### Source data

(begin)

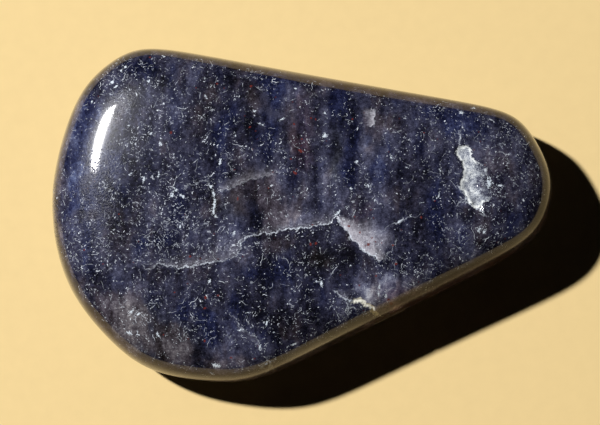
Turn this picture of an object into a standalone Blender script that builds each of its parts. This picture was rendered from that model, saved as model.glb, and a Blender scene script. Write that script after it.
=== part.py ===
"""A tumbled iolite stone: one flat, pear-shaped pebble with a bruise on its crown and a chip in its long flank.

The stone lies on its worn base with +Z up. +X points along it to its narrow end. The origin is the middle of its
bounding box on the surface that it rests on. Lengths are in metres.
"""
import math

import bmesh
import bpy
from mathutils import Vector

MM = 0.001

# Girdle: the outline seen from above, the widest part of the stone. Each worn flank faces a bearing, in degrees from
# +X towards +Y, and stands at its reach from the middle. The wear rounds their corners, less the higher it is.
CHIPPED_FLANK = (287.0, 11.9 * MM)
WORN_FLANKS = (
    (-28.0, 19.45 * MM),
    (22.5, 18.4 * MM),
    (70.0, 9.75 * MM),
    (111.0, 17.35 * MM),
    (152.0, 19.9 * MM),
    (181.5, 20.35 * MM),
    (215.5, 19.15 * MM),
    (254.5, 15.65 * MM),
    CHIPPED_FLANK,
)
FLANK_WEAR = 18.0
HALF_LENGTH = 20.1 * MM
HALF_WIDTH = 13.9 * MM

# Section: how far the crown stands above the girdle and the keel hangs below it, how steep their sides are, how far
# they fall from the middle to the shoulder and how late they do it, and how much higher the crown gets towards the
# narrow end
GIRDLE_HEIGHT = 4.0 * MM
CROWN_RISE = 5.4 * MM
CROWN_SHOULDER = 44.0 * MM
CROWN_FALL = 0.42
CROWN_FALL_POWER = 7.5
CROWN_LEAN = 0.18
KEEL_DROP = 4.2 * MM
KEEL_SHOULDER = 6.0 * MM
KEEL_FALL = 0.12
KEEL_FALL_POWER = 2.0

# Shallow swells and hollows that tumbling left: x, y, which side (1 crown, -1 keel), spread and rise
SWELLS = (
    (-10.0 * MM, 3.5 * MM, 1, 6.0 * MM, 0.14 * MM),
    (-3.0 * MM, -5.5 * MM, 1, 4.5 * MM, -0.12 * MM),
    (4.5 * MM, 3.0 * MM, 1, 4.0 * MM, 0.10 * MM),
    (12.5 * MM, -1.5 * MM, 1, 4.0 * MM, -0.09 * MM),
    (-14.5 * MM, -5.0 * MM, 1, 4.5 * MM, -0.08 * MM),
    (-13.9 * MM, 6.9 * MM, 1, 3.6 * MM, -0.21 * MM),
    (-8.0 * MM, -2.0 * MM, -1, 5.5 * MM, -0.12 * MM),
    (7.0 * MM, 5.5 * MM, -1, 4.0 * MM, -0.14 * MM),
    (11.0 * MM, -4.5 * MM, -1, 4.0 * MM, 0.08 * MM),
)

# Bruise: shallow oval bites across the crown near the narrow end, each given by x, y, half its width along X, half
# its width along Y, and depth
BRUISE_BITES = (
    (13.15 * MM, 0.75 * MM, 0.75 * MM, 0.65 * MM, 0.24 * MM),
    (13.25 * MM, -0.35 * MM, 0.50 * MM, 0.90 * MM, 0.18 * MM),
    (13.30 * MM, -1.80 * MM, 0.90 * MM, 1.40 * MM, 0.32 * MM),
    (13.60 * MM, -3.35 * MM, 0.50 * MM, 0.95 * MM, 0.20 * MM),
)

# Chip: two round bites into the chipped flank under the crown's shoulder, each given by its place along the flank,
# its height, radius and depth
CHIP_BITES = (
    (1.4 * MM, 5.4 * MM, 1.6 * MM, 0.42 * MM),
    (2.7 * MM, 4.9 * MM, 1.5 * MM, 0.36 * MM),
)

# The mesh: how many cells each side of the starting cube has, and how much closer together their rings get towards
# the girdle, where the surface turns most
CELLS_PER_SIDE = 26
RING_SPREAD = 0.5
BITE_SEGMENTS = 24
BITE_RINGS = 14
BITE_MOUTH = 0.85
BASE_BLOCK_SIZE = 60.0 * MM
SMOOTH_ANGLE = math.radians(35.0)
COLOUR = (0.035, 0.038, 0.072, 1.0)
ROUGHNESS = 0.22


def outline_reach(bearing):
    """How far the girdle stands from the middle in one direction."""
    total = 0.0
    for flank_bearing, reach in WORN_FLANKS:
        facing = math.cos(bearing - math.radians(flank_bearing))
        if facing > 0.0:
            total += (facing / reach) ** FLANK_WEAR
    return total ** (-1.0 / FLANK_WEAR)


def crown_rise(x, share, reach):
    """How far the crown stands above the girdle, at a share of the way out to it."""
    steepness = 2.0 * CROWN_SHOULDER * reach / CROWN_RISE ** 2
    rise = CROWN_RISE * math.sqrt(max(0.0, 1.0 - share ** steepness))
    return rise * (1.0 - CROWN_FALL * share ** CROWN_FALL_POWER) * (1.0 + CROWN_LEAN * x / HALF_LENGTH)


def keel_drop(share, reach):
    """How far the keel hangs below the girdle, at a share of the way out to it."""
    steepness = 2.0 * KEEL_SHOULDER * reach / KEEL_DROP ** 2
    drop = KEEL_DROP * math.sqrt(max(0.0, 1.0 - share ** steepness))
    return drop * (1.0 - KEEL_FALL * share ** KEEL_FALL_POWER)


def surface_point(direction):
    """The stone's surface where a direction from its middle meets it, before the swells."""
    bearing = math.atan2(direction.y * HALF_WIDTH, direction.x * HALF_LENGTH)
    reach = outline_reach(bearing)
    share = min(1.0, math.hypot(direction.x, direction.y))
    share *= 1.0 + RING_SPREAD * (1.0 - share)
    x = share * reach * math.cos(bearing)
    y = share * reach * math.sin(bearing)
    if direction.z >= 0.0:
        return Vector((x, y, GIRDLE_HEIGHT + crown_rise(x, share, reach)))
    return Vector((x, y, GIRDLE_HEIGHT - keel_drop(share, reach)))


def outward(point):
    """The rough outward direction at a point of the surface."""
    return Vector((
        point.x / HALF_LENGTH ** 2,
        point.y / HALF_WIDTH ** 2,
        (point.z - GIRDLE_HEIGHT) / CROWN_RISE ** 2,
    )).normalized()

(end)

### Aim
Output the full listing without altering anything.

### Task response
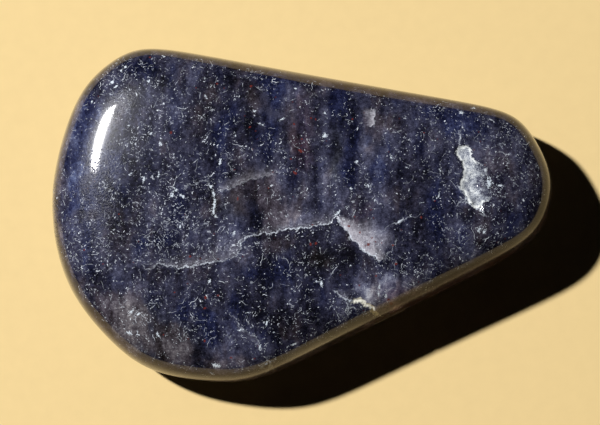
Turn this picture of an object into a standalone Blender script that builds each of its parts. This picture was rendered from that model, saved as model.glb, and a Blender scene script. Write that script after it.
=== part.py ===
"""A tumbled iolite stone: one flat, pear-shaped pebble with a bruise on its crown and a chip in its long flank.

The stone lies on its worn base with +Z up. +X points along it to its narrow end. The origin is the middle of its
bounding box on the surface that it rests on. Lengths are in metres.
"""
import math

import bmesh
import bpy
from mathutils import Vector

MM = 0.001

# Girdle: the outline seen from above, the widest part of the stone. Each worn flank faces a bearing, in degrees from
# +X towards +Y, and stands at its reach from the middle. The wear rounds their corners, less the higher it is.
CHIPPED_FLANK = (287.0, 11.9 * MM)
WORN_FLANKS = (
    (-28.0, 19.45 * MM),
    (22.5, 18.4 * MM),
    (70.0, 9.75 * MM),
    (111.0, 17.35 * MM),
    (152.0, 19.9 * MM),
    (181.5, 20.35 * MM),
    (215.5, 19.15 * MM),
    (254.5, 15.65 * MM),
    CHIPPED_FLANK,
)
FLANK_WEAR = 18.0
HALF_LENGTH = 20.1 * MM
HALF_WIDTH = 13.9 * MM

# Section: how far the crown stands above the girdle and the keel hangs below it, how steep their sides are, how far
# they fall from the middle to the shoulder and how late they do it, and how much higher the crown gets towards the
# narrow end
GIRDLE_HEIGHT = 4.0 * MM
CROWN_RISE = 5.4 * MM
CROWN_SHOULDER = 44.0 * MM
CROWN_FALL = 0.42
CROWN_FALL_POWER = 7.5
CROWN_LEAN = 0.18
KEEL_DROP = 4.2 * MM
KEEL_SHOULDER = 6.0 * MM
KEEL_FALL = 0.12
KEEL_FALL_POWER = 2.0

# Shallow swells and hollows that tumbling left: x, y, which side (1 crown, -1 keel), spread and rise
SWELLS = (
    (-10.0 * MM, 3.5 * MM, 1, 6.0 * MM, 0.14 * MM),
    (-3.0 * MM, -5.5 * MM, 1, 4.5 * MM, -0.12 * MM),
    (4.5 * MM, 3.0 * MM, 1, 4.0 * MM, 0.10 * MM),
    (12.5 * MM, -1.5 * MM, 1, 4.0 * MM, -0.09 * MM),
    (-14.5 * MM, -5.0 * MM, 1, 4.5 * MM, -0.08 * MM),
    (-13.9 * MM, 6.9 * MM, 1, 3.6 * MM, -0.21 * MM),
    (-8.0 * MM, -2.0 * MM, -1, 5.5 * MM, -0.12 * MM),
    (7.0 * MM, 5.5 * MM, -1, 4.0 * MM, -0.14 * MM),
    (11.0 * MM, -4.5 * MM, -1, 4.0 * MM, 0.08 * MM),
)

# Bruise: shallow oval bites across the crown near the narrow end, each given by x, y, half its width along X, half
# its width along Y, and depth
BRUISE_BITES = (
    (13.15 * MM, 0.75 * MM, 0.75 * MM, 0.65 * MM, 0.24 * MM),
    (13.25 * MM, -0.35 * MM, 0.50 * MM, 0.90 * MM, 0.18 * MM),
    (13.30 * MM, -1.80 * MM, 0.90 * MM, 1.40 * MM, 0.32 * MM),
    (13.60 * MM, -3.35 * MM, 0.50 * MM, 0.95 * MM, 0.20 * MM),
)

# Chip: two round bites into the chipped flank under the crown's shoulder, each given by its place along the flank,
# its height, radius and depth
CHIP_BITES = (
    (1.4 * MM, 5.4 * MM, 1.6 * MM, 0.42 * MM),
    (2.7 * MM, 4.9 * MM, 1.5 * MM, 0.36 * MM),
)

# The mesh: how many cells each side of the starting cube has, and how much closer together their rings get towards
# the girdle, where the surface turns most
CELLS_PER_SIDE = 26
RING_SPREAD = 0.5
BITE_SEGMENTS = 24
BITE_RINGS = 14
BITE_MOUTH = 0.85
BASE_BLOCK_SIZE = 60.0 * MM
SMOOTH_ANGLE = math.radians(35.0)
COLOUR = (0.035, 0.038, 0.072, 1.0)
ROUGHNESS = 0.22


def outline_reach(bearing):
    """How far the girdle stands from the middle in one direction."""
    total = 0.0
    for flank_bearing, reach in WORN_FLANKS:
        facing = math.cos(bearing - math.radians(flank_bearing))
        if facing > 0.0:
            total += (facing / reach) ** FLANK_WEAR
    return total ** (-1.0 / FLANK_WEAR)


def crown_rise(x, share, reach):
    """How far the crown stands above the girdle, at a share of the way out to it."""
    steepness = 2.0 * CROWN_SHOULDER * reach / CROWN_RISE ** 2
    rise = CROWN_RISE * math.sqrt(max(0.0, 1.0 - share ** steepness))
    return rise * (1.0 - CROWN_FALL * share ** CROWN_FALL_POWER) * (1.0 + CROWN_LEAN * x / HALF_LENGTH)


def keel_drop(share, reach):
    """How far the keel hangs below the girdle, at a share of the way out to it."""
    steepness = 2.0 * KEEL_SHOULDER * reach / KEEL_DROP ** 2
    drop = KEEL_DROP * math.sqrt(max(0.0, 1.0 - share ** steepness))
    return drop * (1.0 - KEEL_FALL * share ** KEEL_FALL_POWER)


def surface_point(direction):
    """The stone's surface where a direction from its middle meets it, before the swells."""
    bearing = math.atan2(direction.y * HALF_WIDTH, direction.x * HALF_LENGTH)
    reach = outline_reach(bearing)
    share = min(1.0, math.hypot(direction.x, direction.y))
    share *= 1.0 + RING_SPREAD * (1.0 - share)
    x = share * reach * math.cos(bearing)
    y = share * reach * math.sin(bearing)
    if direction.z >= 0.0:
        return Vector((x, y, GIRDLE_HEIGHT + crown_rise(x, share, reach)))
    return Vector((x, y, GIRDLE_HEIGHT - keel_drop(share, reach)))


def outward(point):
    """The rough outward direction at a point of the surface."""
    return Vector((
        point.x / HALF_LENGTH ** 2,
        point.y / HALF_WIDTH ** 2,
        (point.z - GIRDLE_HEIGHT) / CROWN_RISE ** 2,
    )).normalized()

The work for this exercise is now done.